Celebrity-media relationships are affected, second, by digitization. Social media especially have created a sense of celebrities as direct sources of news, a shift from once highly controlled access. This is obvious in the boom in digital celebrities like influencers, whose fame originates from “direct” communication with audiences through social media accounts, becoming a potential news source for celebrity journalists. Celebrities whose fame originates outside the digital world also use social media to “make official statements, clapback at haters, troll, post personal images, interact with fans, and celebritize issues important to them” (Blumell and Hellmueller, 2019: 5). This creates a sense of authenticity and closeness (Marwick and Boyd, 2011), despite remaining highly controlled (Thomas, 2014). Digitization also allows for fans to communicate (sometimes with but mostly) about their object of fandom. As (Price and Robinson, 2017: 649) explain, “fans are practitioners of new forms of information consumption and production, showing sophisticated activities of information organization and dissemination”.
In turn, digitization has accelerated media convergence and concentration, together creating a perfect storm. Occurring in and across markets, it accelerates the convergence of news organizations and flows, altering (tacit) norms and routines (Myllylahti, 2017) have witnessed intense newsroom convergence, that is, the integration of various newsrooms based on content types, for example, radio, television and online beats coordinated from one central desk (Larrondo et al., 2016). This results in diminished content diversity and increased content recuperation/repurposing (Hendrickx and Van Remoortere, 2021; Vogler et al., 2020) across newsrooms.
Flemish celebrity journalism provides a relevant case of the impact of digitization and of the specifics of ‘local’ celebrity journalism. DPG Media, the result of a 2018 media merger of two competing media companies, is Flanders’ largest private media corporation, owning the main commercial television networks, the biggest newspaper in print circulation and online reach and nearly all celebrity news outlets, next to international holdings. We focus on three DPG Media-owned outlets: printed celebrity magazine Story, launched in 1975 by a now defunct media corporation (822,000 weekly readers (CIM, 2022)); printed celebrity magazine Dag Allemaal (“Hello Everybody”), launched in 1984 by DPG Media’s predecessor as a Story rival and currently Flanders most read celebrity news outlet (1.7 million weekly readers (CIM, 2022)); and HLN.be, the online portal of newspaper Het Laatste Nieuws (“The Latest News”), by far Flanders’ most visited (2 million daily reach, (dpgmediagroup.com)) news website/app. 1 Decades-long rivals, Story and Dag Allemaal came under one ownership in 2015 when DPG Media’s predecessor acquired Story. In 2019, DPG media merged all celebrity news production into one integrated newsroom working for all three outlets (Hendrickx and Picone, 2022). Thus, our first research question is: How do media convergence and concentration affect Flemish celebrity news?

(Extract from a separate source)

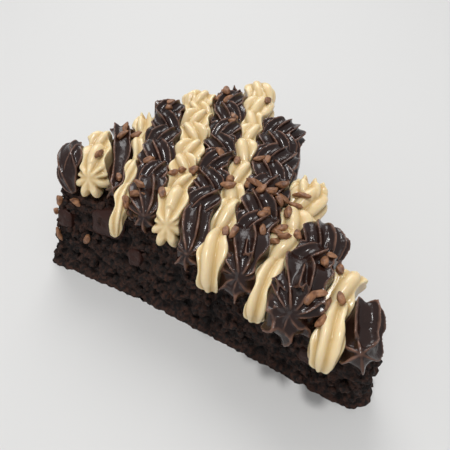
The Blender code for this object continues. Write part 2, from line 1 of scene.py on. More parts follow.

Epistemology of celebrity journalism
To understand the impact of this context on the epistemology of celebrity news and journalism, we start from the observation that different news genres, or different ways of meaningfully communicating and knowing about the world, make different knowledge claims (Matheson and Wahl-Jorgensen, 2020: 301). The diversified growth of digital journalism has strengthened the appreciation of a plurality of journalistic epistemologies (Ekström et al., 2021), acknowledged early on in the analysis of Deuze (2005: 868) on the professional ideology of celebrity news journalists. He concluded that, with their hard news colleagues, they: share notions of ethical sensibilities, servicing the public, editorial autonomy and public credibility in order to position themselves as a distinctive genre. The differences between the applications of journalism’s ideological values are embedded in the respective meanings these concepts have.
Other scholars, too, have expanded the academic debate on the variety of epistemologies in contemporary journalism studies. Ward (2018) discusses five eras from the 17th century until the present day and holds the view that the latter one “consists of constructionist, context-specific epistemologies” (2018: 72) that “prompt people to make claims to knowledge in different “knowledge production” areas, from the laboratory to the newsroom” (2018: 66). Digitisation is highlighted as one of the key contributors to this fifth and current era of journalism epistemologies precisely because of how the rise of the Internet and social media have provided journalists and ordinary citizens with new ways of acquiring and sharing knowledge. It has also been argued that journalism’s different forms and genres each warrant their own distinct epistemological thinking, with disparate articulations of truth claims as well as audiences’ acceptance or rejection thereof (Ekström and Westlund, 2019). We link this more overtly to celebrity journalism in the ensuing sections of our theoretical framework.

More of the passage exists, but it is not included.